The dtombas then started beating their drums, and as I did not want to miss the purification ceremony which was new to me, I went down to watch them. It was already ten o'clock and the moon was bright.
The stillness was uncanny as the dtombas started calling up the demons of uncleanness and calamity. Their likenesses had been stuck into a mound in the centre of the courtyard. They were dreadful, leering creatures, some headless, all with snake bodies — real devils this time. The black animals had been killed and there was blood spilled and smeared everywhere. The dtombas gyrated slowly to the measured clangs of ndselers. They were in a trance and there was something inhuman and mechanical in their mathematically precise movements. They looked like walking corpses with their pale faces and sightless eyes which had turned inwards. Their conjurations this time were different — they sounded insistent, potent, sinister. There was an atmosphere of unbearable expectancy and malignity. Almost palpably the forces of evil were filling the courtyard. People shivered and huddled closer to each other. It became cold and even the moon seemed to lose its brilliance. The tables and benches, prepared for the feast, began to tremble and move.

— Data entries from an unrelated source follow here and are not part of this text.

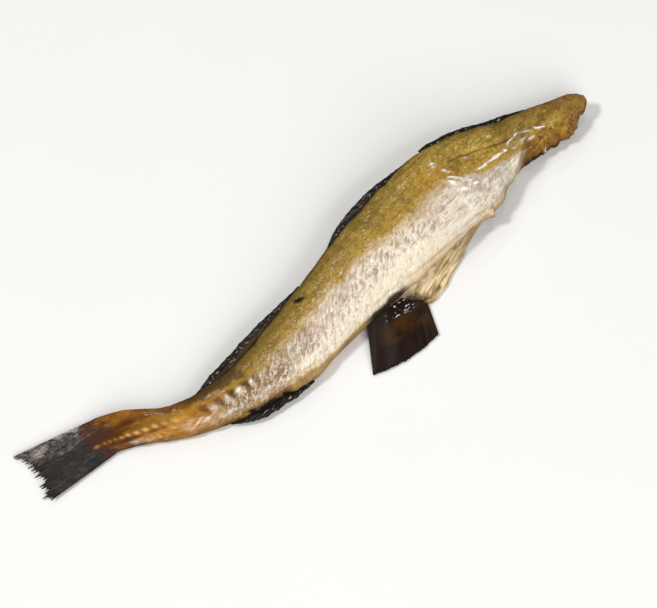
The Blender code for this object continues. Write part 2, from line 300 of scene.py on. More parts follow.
# Seen y of the line between the olive back and the silver belly, by seen x.
OLIVE_LINE = (
    (-90, -28), (-64, -27.5), (-48, -28), (-30, -24), (-15, -19.5), (0, -14), (15, -9.2), (30, -6.2),
    (45, -4.2), (58, -1.8), (66, 2), (72, 3), (80, 0.5), (90, -2.9), (100, -3.1), (112, -3.2),
)
# The line of the backbone's beads.
BEAD_LINE = (
    (-121, -15.5), (-116, -16.6), (-110, -17.5), (-105, -19.2), (-98.5, -20.8), (-94, -22),
    (-89.5, -23.2), (-85, -25), (-80, -26.3), (-74, -28.2), (-68, -29.2), (-58, -29.2), (-44, -28.8),
)
# How many beads lie between the tail and a place, by its seen x: they grow towards the belly.
BEAD_COUNT = (
    (-120, 0), (-112, 3.3), (-105, 6.2), (-99, 8), (-90, 10.3), (-80, 12.6), (-70.3, 14.5),
    (-63, 15.5), (-56.5, 16.5), (-50, 17.5), (-44.5, 18.5), (-38, 19.5),
)
# The crease along the side, over the shoulder.
LATERAL_CREASE = (
    (66, 11.2), (80, 10.8), (87, 10.2), (92, 9), (96, 7.8), (100, 6.6), (104, 5.5), (108, 5.2),
    (118, 4.4), (130, 2.6),
)
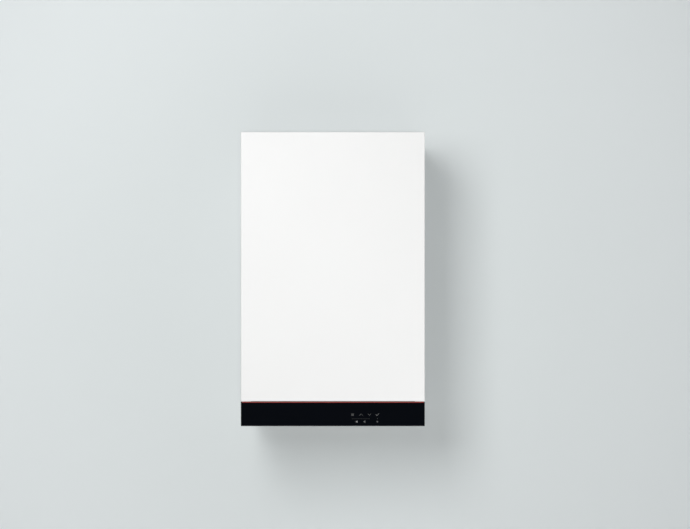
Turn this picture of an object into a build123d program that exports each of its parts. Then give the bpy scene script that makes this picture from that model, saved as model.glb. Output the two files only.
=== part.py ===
from build123d import *
import os
from math import cos, hypot, pi, radians, sin, tan

os.makedirs("parts", exist_ok=True)

# A wall-hung combi boiler, in millimetres. The origin is midway between the two wall bolts, on
# the face of the wall. +X is to the right, +Z is up, and the front faces -Y.

# ---------------------------------------------------------------- driving dimensions
# Casing
case_width = 450.0
case_height = 720.0
case_depth = 360.0
bolts_below_top = 60.0  # wall bolts under the casing's top
case_sheet = 1.2  # side and top panels
chassis_sheet = 1.5  # back panel, rails and floor
fold_radius = 1.8  # outside of a folded edge
seam = 0.5  # gap between neighbouring covers
fit_gap = 0.2  # gap round a part that drops into another
soft_gap = 0.3  # gap next to a soft or moving neighbour
running_gap = 0.05  # radial gap of a shaft in its hole
back_gap = 16.0  # back panel off the wall
back_flange = 28.0
hand_hole_length = 56.0
hand_hole_width = 16.0
hand_hole_drop = 70.0  # below the wall bolts

# Front panel and what it closes on
panel_sheet = 1.0
panel_depth = 22.0
panel_edge_radius = 1.5
grip_notch_inset = 24.0  # ends of the shadow gap under the panel
grip_notch_height = 1.0
joggle_step = 4.0  # chassis flange steps in behind the panel's returned edge
flange_width = 16.0
seal_thickness = 6.0
seal_width = 12.0
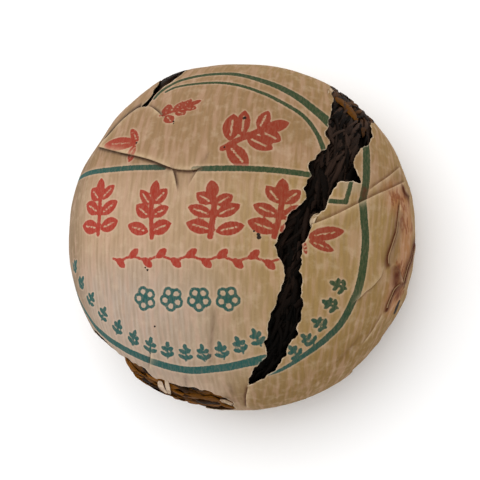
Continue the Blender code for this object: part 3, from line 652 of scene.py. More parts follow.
def pleat_depths():
    """How strongly each pleat stands out, up to 1."""
    dice = random.Random(PLEAT_SEED + 1)
    return [dice.uniform(PLEAT_LEAST, 1.0) for _ in range(PLEATS)]


def pleat_drop(s):
    """The angle in which a pleat drops to its neighbour."""
    return PLEAT_STEP / np.maximum(MERIDIAN.radius(s), TWIST_PROFILE[1][0])


def pleats(s, turn):
    """Height of the knife pleats: a slow rise to each crest, then a sudden drop."""
    crests = np.array(pleat_turns())
    depths = np.array(pleat_depths())
    order = np.searchsorted(crests, np.mod(turn - crests[0], 2 * math.pi) + crests[0], side="right")
    following = order % PLEATS
    before = crests[order - 1]
    after = crests[following] + np.where(order == PLEATS, 2 * math.pi, 0.0)
    place = np.mod(turn - before, 2 * math.pi)
    drop = pleat_drop(s)
    width = after - before
    rise = np.clip((place - drop) / (width - drop), 0.0, 1.0) ** PLEAT_SWELL * depths[following]
    fall = np.clip(1.0 - place / drop, 0.0, 1.0) * depths[order - 1]
    skirt = ease(s, PLEAT_START, PLEAT_FULL) * foot_fade(s)
    hollow = ease(s, MERIDIAN.foot_end, MERIDIAN.hollow_start + LIP_RADIUS)
    hollow = hollow * (1 - ease(s, MERIDIAN.end - LIP_RADIUS, MERIDIAN.end))
    return np.maximum(rise, fall) * (SKIRT_PLEAT * skirt + HOLLOW_PLEAT * hollow)


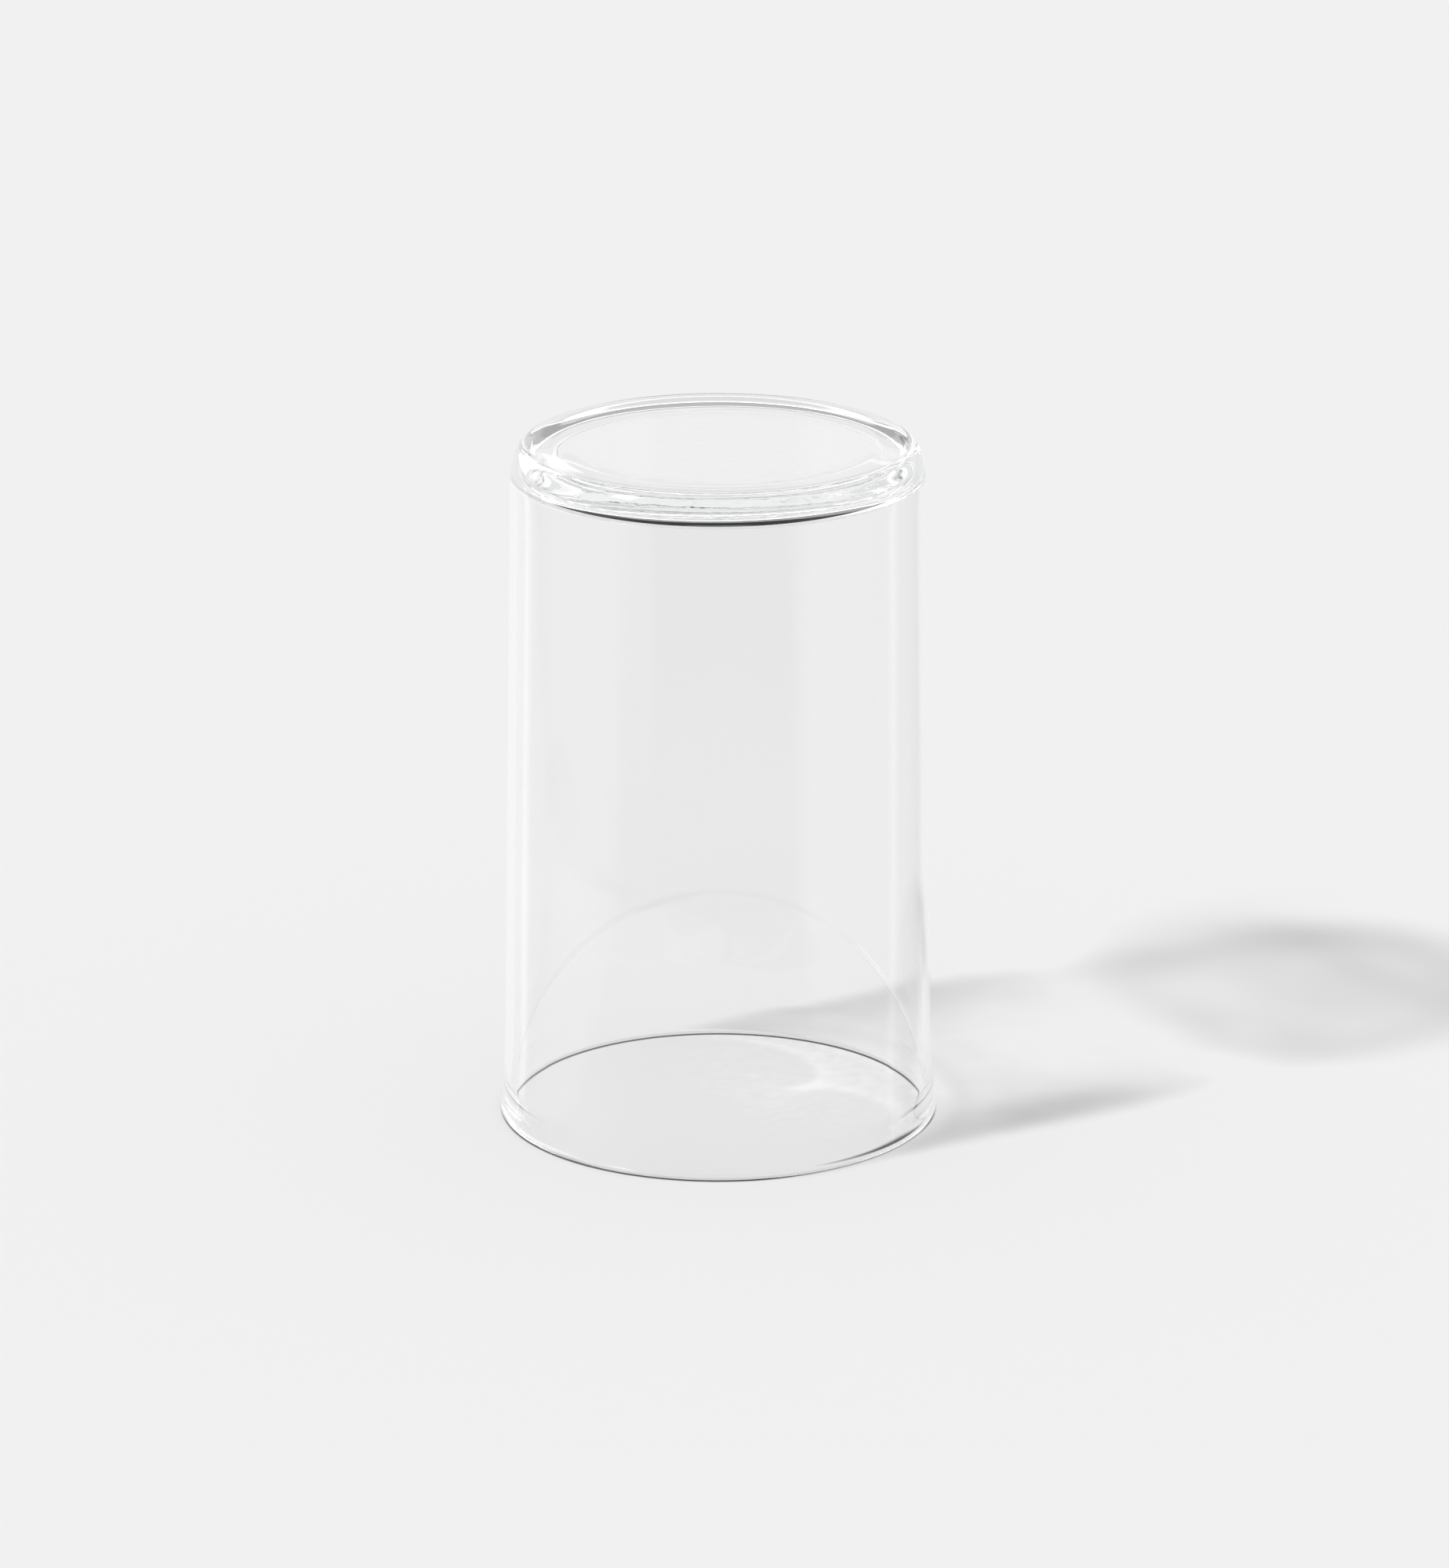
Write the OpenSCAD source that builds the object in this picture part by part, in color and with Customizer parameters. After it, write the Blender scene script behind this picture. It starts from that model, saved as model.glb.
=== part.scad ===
// A straight drinking glass, blown in one piece of clear glass. It stands upside down on its rim,
// as a glass is put to drain: z is measured up from the rim, and the foot is on top.

/* [Overall] */
// Height from the rim to the foot
height = 103.8; // [96:0.5:125]
// Outside diameter over the bead of the rim
rim_d = 66; // [65:0.5:74]

/* [Wall] */
// Outside diameter of the wall where it meets the heel
heel_d = 61.5; // [56:0.5:63]
// Outside diameter of the wall where it starts to flare to the rim
flare_d = 64.2; // [63:0.1:64.6]
// Height above the rim where the flare starts
flare_h = 13; // [8:0.5:30]
// Thickness of the wall
wall_t = 1.2; // [0.8:0.1:1.6]

/* [Rim] */
// Thickness of the fire-polished bead
bead_t = 1.65; // [1.6:0.05:2.4]
// Height over which the wall swells to the bead
swell_h = 6; // [3:0.5:12]
// Width of the flat land under the bead
land_w = 0.4; // [0.2:0.1:0.8]

/* [Base] */
// Thickness of the glass at the middle of the base
base_t = 3.2; // [3:0.1:9]
// Width of the rounded heel, seen from above
heel_w = 2.8; // [2:0.1:6]
// Height of the rounded heel
heel_h = 6; // [3:0.1:8]
// Width of the flat ring that the glass stands on when it is turned the right way up
foot_w = 0.9; // [0.3:0.1:1.5]
// Width of the soft slope from that ring into the hollow of the foot
slope_w = 3.5; // [1:0.1:5]
// Depth of the hollow in the foot
hollow_t = 0.3; // [0.2:0.1:2]
// Width of the rounded corner between the wall and the base, on the inside
corner_w = 8; // [2:0.5:9]
// Height of that corner
corner_h = 1.8; // [1:0.1:6]

/* [Hidden] */
// Sides of a full turn, and straight steps in one curved stretch of the outline
turn_sides = 180;
curve_steps = 16;

// Bead: its round section is cut flat where the glass stands on it
bead_r = bead_t / 2;
land_angle = asin(land_w / bead_t);
bead_z = bead_r * cos(land_angle);
bead_axis_r = rim_d / 2 - bead_r;

// Levels of the heel, the hollow and the inside corner
heel_z = height - heel_h;
hollow_z = height - hollow_t;
floor_z = hollow_z - base_t;
corner_z = floor_z - corner_h;

// Radii of the foot
foot_outer_r = heel_d / 2 - heel_w;
foot_inner_r = foot_outer_r - foot_w;
hollow_r = foot_inner_r - slope_w;

// Eases from 0 to 1 with level ends
function ease(u) = u * u * (3 - 2 * u);

// Points on a quarter or other part of an ellipse
function curve(centre, width, rise, from, to) = [
    for (i = [0:curve_steps])
        let (a = from + (to - from) * i / curve_steps)
            centre + [width * cos(a), rise * sin(a)]
];

// Radius of the wall's outside: a straight taper, and a flare that bends out to the rim
function taper_r(z) = (flare_d + (heel_d - flare_d) * (z - flare_h) / (heel_z - flare_h)) / 2;
flare_out = rim_d / 2 - taper_r(bead_z);
function flare_r(z) = z < flare_h ? flare_out * pow((flare_h - z) / (flare_h - bead_z), 2) : 0;
function outside_r(z) = taper_r(z) + flare_r(z);

// Radius of the wall's inside: the wall swells to the bead near the rim
function swell_share(z) = z < swell_h ? ease((swell_h - z) / (swell_h - bead_z)) : 0;
function inside_r(z) = outside_r(z) - wall_t - (bead_t - wall_t) * swell_share(z);

// Level of the foot's underside between the hollow and the ring it stands on
function foot_level(r) = hollow_z + hollow_t * ease((r - hollow_r) / slope_w);

foot_points = [
    [0, hollow_z],
    for (i = [0:curve_steps])
        let (r = hollow_r + slope_w * i / curve_steps) [r, foot_level(r)],
];
heel_points = curve([foot_outer_r, heel_z], heel_w, heel_h, 90, 0);
flare_points = [
    for (i = [0:curve_steps])
        let (z = flare_h + (bead_z - flare_h) * i / curve_steps) [outside_r(z), z],
];
bead_outer_points = curve([bead_axis_r, bead_z], bead_r, bead_r, 0, land_angle - 90);
bead_inner_points = curve([bead_axis_r, bead_z], bead_r, bead_r, -90 - land_angle, -180);
lip_points = [
    for (i = [1:curve_steps])
        let (z = bead_z + (flare_h - bead_z) * i / curve_steps) [inside_r(z), z],
];
corner_points = curve([inside_r(corner_z) - corner_w, corner_z], corner_w, corner_h, 0, 90);

// The whole glass: one revolved outline, hollow from the rim to the base
module tumbler() {
    color([0.90, 0.93, 0.92, 0.45])
        rotate_extrude($fn = turn_sides)
            polygon(concat(
                foot_points, heel_points, flare_points, bead_outer_points,
                bead_inner_points, lip_points, corner_points, [[0, floor_z]]
            ));
}

tumbler();
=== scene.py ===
import math
import random

import bpy
import numpy as np
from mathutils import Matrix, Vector
from mathutils.bvhtree import BVHTree


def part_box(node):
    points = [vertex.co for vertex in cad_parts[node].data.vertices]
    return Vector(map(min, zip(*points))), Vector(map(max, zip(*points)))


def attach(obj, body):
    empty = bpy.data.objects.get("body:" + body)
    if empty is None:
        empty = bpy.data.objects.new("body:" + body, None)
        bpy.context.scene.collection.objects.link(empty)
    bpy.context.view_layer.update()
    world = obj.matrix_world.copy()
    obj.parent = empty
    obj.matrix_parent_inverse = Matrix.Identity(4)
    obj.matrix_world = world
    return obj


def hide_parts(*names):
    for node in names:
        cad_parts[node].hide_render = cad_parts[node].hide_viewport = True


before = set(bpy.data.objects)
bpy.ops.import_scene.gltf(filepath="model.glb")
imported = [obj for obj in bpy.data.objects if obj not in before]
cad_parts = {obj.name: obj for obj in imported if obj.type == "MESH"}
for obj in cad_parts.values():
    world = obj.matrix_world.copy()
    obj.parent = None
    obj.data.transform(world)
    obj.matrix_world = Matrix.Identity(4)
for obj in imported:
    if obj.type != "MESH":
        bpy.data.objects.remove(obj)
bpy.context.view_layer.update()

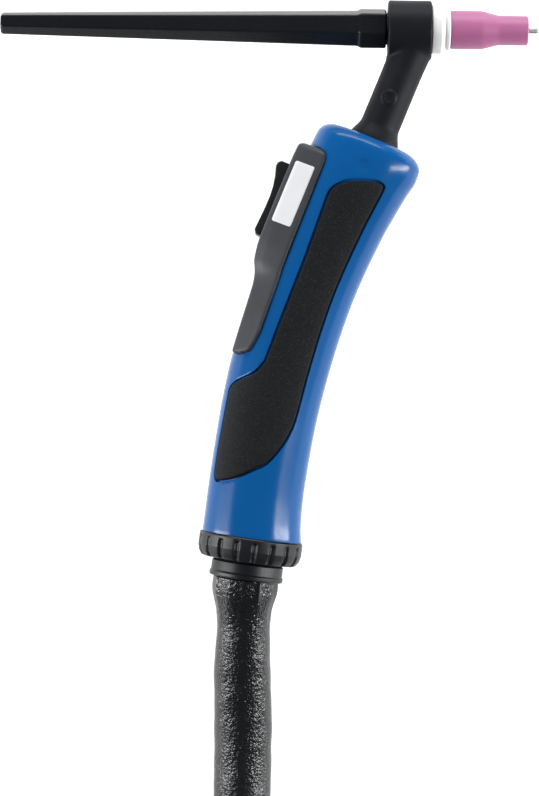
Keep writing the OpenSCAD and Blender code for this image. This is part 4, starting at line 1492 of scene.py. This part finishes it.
def strap_stitches(name, turn):
    """Two rows of stitches down a strap's outer side."""
    out, along = coil_axes(turn)
    reach = COIL_R + HOSE_R + 1.85
    points = []
    for v in (-7.5, 7.5):
        for z in np.arange(14, 50, 2.8):
            flat = (COIL_AT + out * reach + along * v) * MM
            points.append((flat[0], flat[1], z * MM))
    return repeated(name, stitch(), points, (0, 0, 0), "hose", LABEL, spin=0.5)


def plug_pins():
    """Five pins in a circle inside the control plug."""
    axis = Vector(level_axis(CONTROL_TURN))
    across = Vector((-axis.y, axis.x, 0))
    middle = Vector(CONTROL_ROUTE[-1]) + axis * 20
    points = []
    for k in range(PLUG_PINS):
        a = 2 * math.pi * k / PLUG_PINS
        points.append((middle + (across * math.cos(a) + Z * math.sin(a)) * 3.6) * MM)
    return repeated("control_plug_pins", domed_pin(0.8, 13), points,
                    axis.to_track_quat("Z", "Y").to_euler(), "hose", BRASS,
                    ("control_plug_pins",))


screw_points = [torch(*place(u, n, -11.6 if n < 12.5 else -10.4)) for u, n in SCREWS]
screw_points.append(torch(*place(*SCREW_UNDER_PAD)))
repeated("shell_screws", screw_head(), screw_points, (math.pi, 0, 0), "handle", STEEL,
         ("shell_screws",), spin=6.0)
pins = plug_pins()
for i, (turn, tails) in enumerate(STRAPS):
    strap_stitches(f"strap_seam_{i}", turn)

# ---- the cords' start points and paths, worked out and not kept

tuple(v * MM for v in hose_path[0])
row(hose_path[::2])
tuple(v * MM for v in power_path[0])
row(power_path)
tuple(v * MM for v in control_path[0])
row(control_path)

# ---- CAD nodes that are shown as they are


def dress(material, *names):
    """Gives CAD nodes a full material in place of their plain colour."""
    for name in names:
        data = frame["nodes"][name].data
        data.materials.clear()
        data.materials.append(material)


dress(BRASS, "head_core", "back_cap_insert", "cable_coupling")
dress(COPPER, "neck_tube", "collet_body", "collet")
dress(STEEL, "rocker_pin", "rocker_springs", "hose_clamp")
dress(ROCKER, "micro_switches")
dress(BOARD, "switch_board")
dress(SHEATH, "handle_cable", "back_cap_o_ring")
dress(LINER, "swivel_liner")
dress(NUT, "swivel_race")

My neighbours watched them, frozen in silent horror. Suddenly Hoshowen's uncle was seized. He twisted and struggled on the ground, foaming at the mouth. People rushed to him, trying to hold him, but he shook them off like flies. His eyes were bulging out. A loud and strange voice came out of his convulsed throat. He turned to Hoshowen and his sister-in-law and shouted imprecations in that strange, unearthly voice. Again the people rushed at him trying to stop him and filling his mouth with leaves and anything within reach. Half choked, he subsided. The neighbours, with eyes of terror, fled and I was rushed home. Hoshowen fainted. We did not see the end of the Chownaggv ceremony. No one stayed for the funeral feast. Next day I was told that the uncle had been possessed by his brother, Hoshowen's father, who spoke in a direct voice, using his brother's larynx. He cursed his wife and his son for the poor woman's death. He said he would avenge her and that their punishment would come soon.